En 2019 se registró la tercera muerte masiva de corales en la isla, que obligó a las autoridades, por primera vez, a cerrar el acceso a los turistas para que los científicos averiguaran las causas. Nadie se atreve a asegurarlo con firmeza, pero existe evidencia de que la calidad del agua ha empeorado por los aceites, el combustible y las aguas negras que los cruceros lanzan directamente al mar. Existe también evidencia de que las algas que sostienen por dentro la vida de los corales mueren enfermas por una bacteria que surgió en Florida en 2014. Aquí las corrientes marinas se mueven de norte a sur, por lo que era difícil que la contaminación llegara de forma natural. Los especialistas coinciden en que ésta llegó a Cozumel debido a las aguas lastre, ésas que los barcos cargan y descargan para me­jorar su estabilidad. Y así, esa bacteria llegó a las costas mexicanas a bordo de un crucero. 

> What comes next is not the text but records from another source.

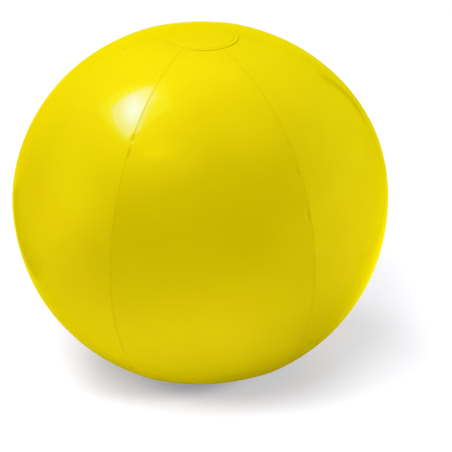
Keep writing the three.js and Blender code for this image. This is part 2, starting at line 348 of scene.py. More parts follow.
# A small card in front, whose lower edge shows under the softbox as a faint soft patch
REFLECTOR_TOWARDS = (212, 57)
REFLECTOR_DISTANCE = 1.3
REFLECTOR = ((-0.16, -0.20), (0.24, -0.07), (0.24, 0.10), (-0.16, 0.02))
REFLECTOR_TINT = (1.0, 1.0, 0.2)
REFLECTOR_GLOW = 0.85
REFLECTOR_REACH = 0.16

# Dark edges and a dark sheet that the ball mirrors at its right and left. A darkness is a direction,
# two places along it and the share of black at each.
CARD_BLACK = 0.02
CARD_LIFT = 0.0005
SHEET_EDGE = ((1.04, 1.66), (0.41, 0.47), (0.29, 0.166), (0.30, 0.02), (0.37, -0.11), (0.44, -0.18))
SHEET_EDGE_STEPS = 6
SHEET_EDGE_WIDTH = 0.024
SHEET_EDGE_DARKNESS = ((0, 1, 0), (-0.2, 0.6), (0.15, 0.75))
BACKDROP_EDGE_HEIGHT = 0.65
BACKDROP_EDGE_WIDTH = 0.05
BACKDROP_EDGE_DARKNESS = ((0, 0, 1), (0.0, 0.65), (0.6, 0.4))
DARK_SHEET = (
    (-0.21, 0.05), (-0.205, 0.10), (-0.215, 0.18), (-0.30, 0.33),
    (-0.60, 0.50), (-0.60, -0.03), (-0.36, -0.03),
)
DARK_SHEET_DARKNESS = ((-1, -0.5, 0), (0.15, 0.33), (0.55, 0.0))

# Lamps: azimuth and elevation in degrees, diameter in metres, and level
BALL_LAMP_DISTANCE = 1.5
BALL_LAMPS = (
    ("key_lamp", 200, 51, 0.8, 0.38),
    ("softbox_lamp", 295, 60, 1.0, 0.19),
)
FLOOR_LAMP_DISTANCE = 3.0
FLOOR_LAMPS = (
    ("front_floor_lamp", 200, 55, 2.0, 0.47),
    ("back_floor_lamp", 312, 55, 1.3, 0.42),
    ("right_floor_lamp", 124, 28, 0.8, 0.95),
    ("left_floor_lamp", 240, 35, 1.0, 0.53),
    ("rear_floor_lamp", 20, 40, 2.0, 0.28),
)

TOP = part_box("top_disc")[1].z
CENTRE = Vector((0, 0, TOP - (EQUATOR_RADIUS - POLE_DROP + CAD_DISC_RISE) * MM))
SOLVING_STEPS = 12
draw = np.random.RandomState(28)


# Node helpers

def new_material(name):
    material = bpy.data.materials.new(name)
    material.use_nodes = True
    tree = material.node_tree
    shader = tree.nodes["Principled BSDF"]
    return material, tree, shader


def bare_material(name):
    """A material that has no shader yet."""
    material, tree, shader = new_material(name)
    tree.nodes.remove(shader)
    return material, tree


def add_node(tree, kind, **values):
    node = tree.nodes.new(kind)
    for name, value in values.items():
        setattr(node, name, value)
    return node


def feed(tree, socket, value):
    """Sets a socket to a number, or links it to another node's output."""
    if isinstance(value, (int, float)):
        socket.default_value = value
    else:
        tree.links.new(value, socket)


def noise(tree, scale, detail=3.0, roughness=0.5):
    place = add_node(tree, "ShaderNodeTexCoord")
    texture = add_node(tree, "ShaderNodeTexNoise")
    texture.inputs["Scale"].default_value = scale
    texture.inputs["Detail"].default_value = detail
    texture.inputs["Roughness"].default_value = roughness
    tree.links.new(place.outputs["Object"], texture.inputs["Vector"])
    return texture.outputs["Fac"]


def ranged(tree, value, low, high, start=0.0, end=1.0):
    """Low up to the start, high from the end on, and evenly between them."""
    node = add_node(tree, "ShaderNodeMapRange")
    node.inputs["From Min"].default_value = start
    node.inputs["From Max"].default_value = end
    node.inputs["To Min"].default_value = low
    node.inputs["To Max"].default_value = high
    tree.links.new(value, node.inputs["Value"])
    return node.outputs["Result"]


def calculated(tree, operation, first, second):
    node = add_node(tree, "ShaderNodeMath", operation=operation)
    feed(tree, node.inputs[0], first)
    feed(tree, node.inputs[1], second)
    return node.outputs["Value"]


def vector_calculated(tree, operation, first, second=None, result="Vector"):
    """A sum on vectors, whose second one is fixed."""
    node = add_node(tree, "ShaderNodeVectorMath", operation=operation)
    tree.links.new(first, node.inputs[0])
    if second is not None:
        node.inputs[1].default_value = second
    return node.outputs[result]


def exponential(tree, value, reach):
    """e to the power of value / reach."""
    return calculated(tree, "POWER", math.e, calculated(tree, "DIVIDE", value, reach))


def scaled_square(tree, value, reach):
    scaled = calculated(tree, "DIVIDE", value, reach)
    return calculated(tree, "MULTIPLY", scaled, scaled)


def bell_node(tree, squares):
    """e to the power of minus the squares."""
    return calculated(tree, "POWER", math.e, calculated(tree, "MULTIPLY", squares, -1.0))


def blended(tree, factor, first, second):
    node = add_node(tree, "ShaderNodeMix", data_type="FLOAT")
    tree.links.new(factor, node.inputs["Factor"])
    feed(tree, node.inputs["A"], first)
    feed(tree, node.inputs["B"], second)
    return node.outputs["Result"]


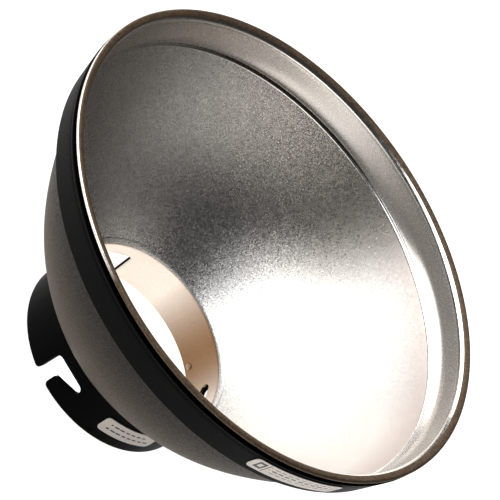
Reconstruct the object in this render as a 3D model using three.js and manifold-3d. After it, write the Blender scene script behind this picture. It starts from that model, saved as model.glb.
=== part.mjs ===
// A spun-aluminium reflector dish for a studio flash head, with a bayonet collar at its back.
// Millimetres, +Z out of the mouth. The origin is the centre of the collar's back face, and +X runs
// through the middle of one bayonet entry. The dish stands on its collar, mouth up.

import * as THREE from "three";
import { mergeVertices } from "three/addons/utils/BufferGeometryUtils.js";
import Module from "manifold-3d";

const wasm = await Module();
wasm.setup();

// How finely round things are cut up.
const RING_SEGMENTS = 72;
const BOWL_STEPS = 9;
const RIVET_SEGMENTS = 12;
const CORNER_STEPS = 4;

// Touching pieces are kept this far apart.
const GAP = 0.3;

// Bowl: one sheet, given by the outside of its curve. Points are radius and height.
const SHEET = 1.0;
const NECK_EDGE = [48.4, 23.45];
const NECK_PULL = [73.2, 46.1];
const SHOULDER_PULL = [87.1, 53.2];
const SHOULDER = [107.7, 100.9];

// Inside faces of the ledge's outer edge and of the rim wall's top.
const LEDGE_OUTER = [109.3, 105.7];
const WALL_TOP = [110.3, 118.9];

// Rolled lip: a crest over a flat underside, ending in a round bead.
const LIP_CREST = [111.9, 120.65];
const LIP_UNDERSIDE = 119.1;
const BEAD_CENTRE = [114.0, 120.2];
const BEAD_RADIUS = 1.04;

// Shoulder band, outside face, and the chamfer along its edges.
const BAND_REAR = [111.6, 101.6];
const BAND_FRONT = [115.1, 117.3];
const BAND_CHAMFER = 0.5;

// Mount collar.
const COLLAR_RADIUS = 48.8;
const COLLAR_WALL = 1.2;
const COLLAR_CHAMFER = 0.3;

// Sleeve inside the collar, and the flared lip that holds the bowl's neck edge down.
const SLEEVE_RADIUS = 46.1;
const SLEEVE_WALL = 1.2;
const SLEEVE_BACK = 0.5;
const SLEEVE_BREAK = 0.6;
const FLARE_RADIUS = 48.5;
const FLARE_THICKNESS = 0.6;

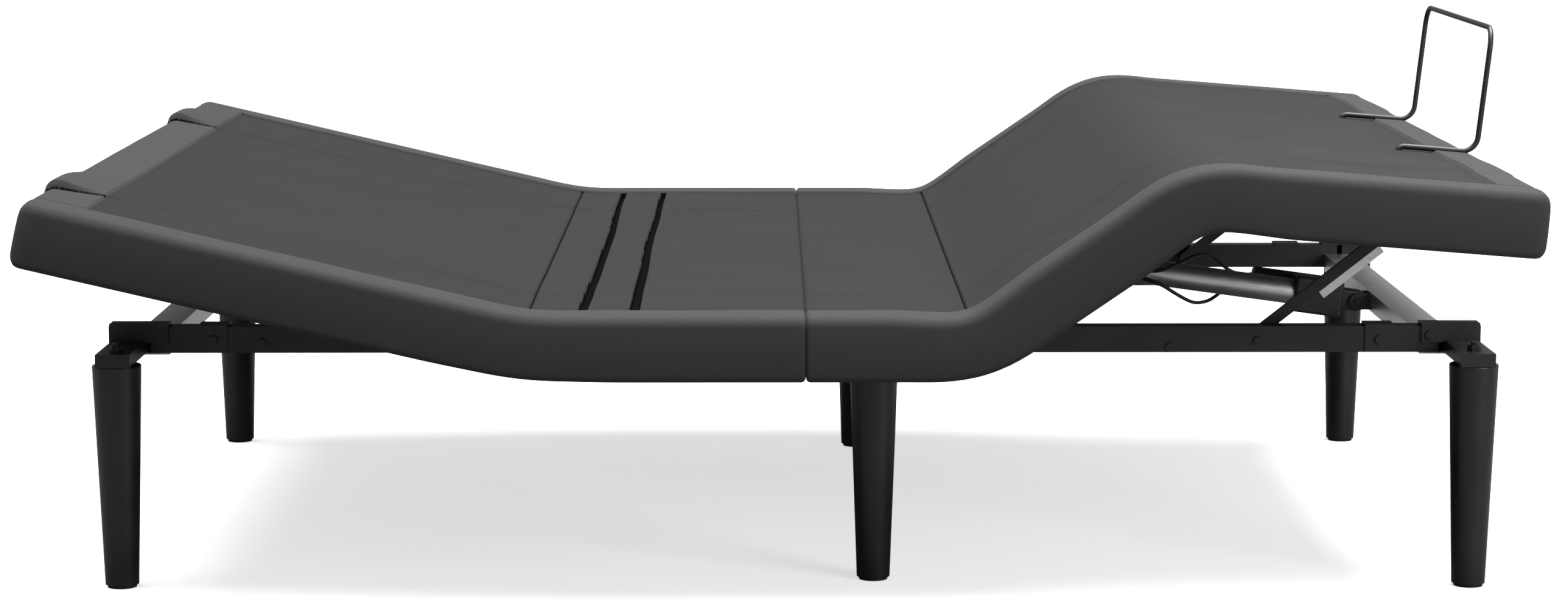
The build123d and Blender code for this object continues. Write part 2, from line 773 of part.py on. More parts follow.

 “Hubo campañas para tratar a los corales con antibiótico, fue muy alarmante. Sólo 20% logró salvarse”, cuenta Méndez. “El arrecife Colombia Bajo eran tres kilómetros sólidos de puros corales y la mayoría eran Orbicella annularis: 95% de esa especie desapareció”. Las descargas de aguas contaminadas no han parado. Las montañas de corales que se han formado a lo largo de cientos de años han resistido, pero no podrán ha­cerlo por mucho más tiempo. “Lo más absurdo es que se hacen estas construcciones para detonar el turismo, pero acaban con lo que atrae a esos turistas, que son los arrecifes. A este ritmo de devastación, ni siquiera los cozumeleños van a poder conocerlos”, dice el científico. 

El primer golpe llegó con la construcción del Puerto SSA México, en el centro del Arrecife Paraíso, al final de los setenta. En aquellos años poco se sabía del impacto ambiental de los cruceros o de la desigualdad que detona la industria, pero ya se tenía la certeza de que los corales no sobrevivirían. “Paraíso es el arrecife menos conservado, con mayor mortalidad, pero es el más resistente, el que más ha aprendido a sobrevivir”, dice Carolina Cevallos. “Son como nosotros: una persona que ha su­frido mucho es más fuerte, encuentra la forma de sobrevivir. Así, Paraíso está tan acostumbrado a ser dañado que tuvo que volverse resistente para seguir viviendo. Y ésa es la única es­peranza, que todos los corales aprendan a ser fuertes y a sobrevivir, a pesar de nosotros”.